29/1/15

Soy maestra y me quedé en paro, dijo plantada en medio del vagón. El resto estábamos pegados a nuestras vidas que en ese momento deseaban fluir entre la luz de los móviles, una intimidad acogedora en la que nadie colgaría un cartel que pusiera ‘Hogar de los valientes’ pero que servía para eludir cualquier responsabilidad de lo que ocurre fuera. Soy maestra y hace un mes que me desahuciaron. Tengo dos hijos. Preferíamos pensar que aquella voz salía de alguna de las fotografías que veíamos, o de la cantante de un vídeo que de pronto le hubiese dado por parar la canción y decir la verdad, o quizá el discurso inesperado de uno de los caramelos de colores que al emparejarse en trío desaparecían y dejaban paso a otros que seguían hablando. Sé que a nadie le gusta escuchar esto, pero imagínense la vergüenza de verme aquí pidiendo ayuda.
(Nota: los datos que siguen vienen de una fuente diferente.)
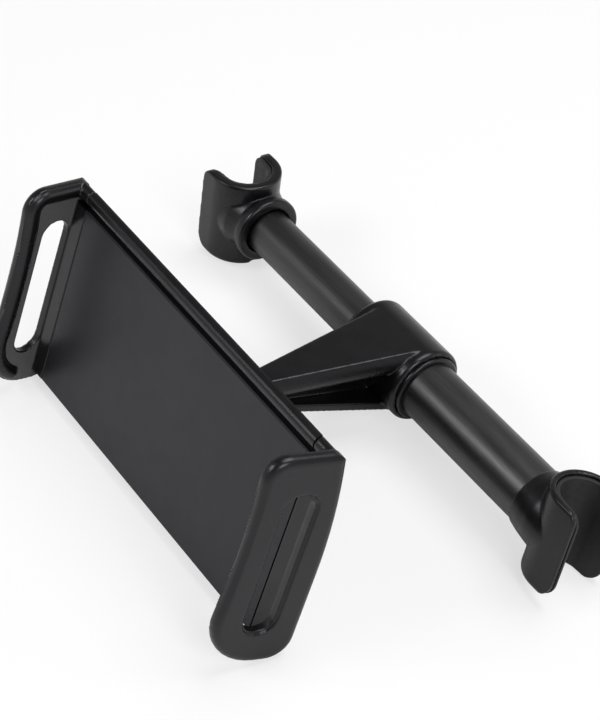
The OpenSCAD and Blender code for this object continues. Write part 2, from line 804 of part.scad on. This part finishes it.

Fuera iban pasando los chalets adosados y las tapias grafiteadas y los matorrales con sus ridículas boinas de hielo y los coches lentos circulando por calles desiertas y una capa de sol muy débil que pretendía darle un sentido a todo eso, cierto aspecto de paquete capaz de contener dentro un buen día para cualquier vida. Antes de llegar a la siguiente estación, la mujer se apoyó en la barra junto a la puerta y suspiró. Como estaba sentado a menos de un metro pude ver la humedad de sus ojos y cómo inclinaba la cabeza hacia atrás para contener las lágrimas. Las puertas se abrieron y desapareció. Las luces de todos los móviles seguían encendidas. Yo me metí en la mía recordando las veces que de niño entraba en una iglesia y veía la luz roja del sagrario, y quizá esperando esta vez encontrar a alguien allí para pedirle explicaciones.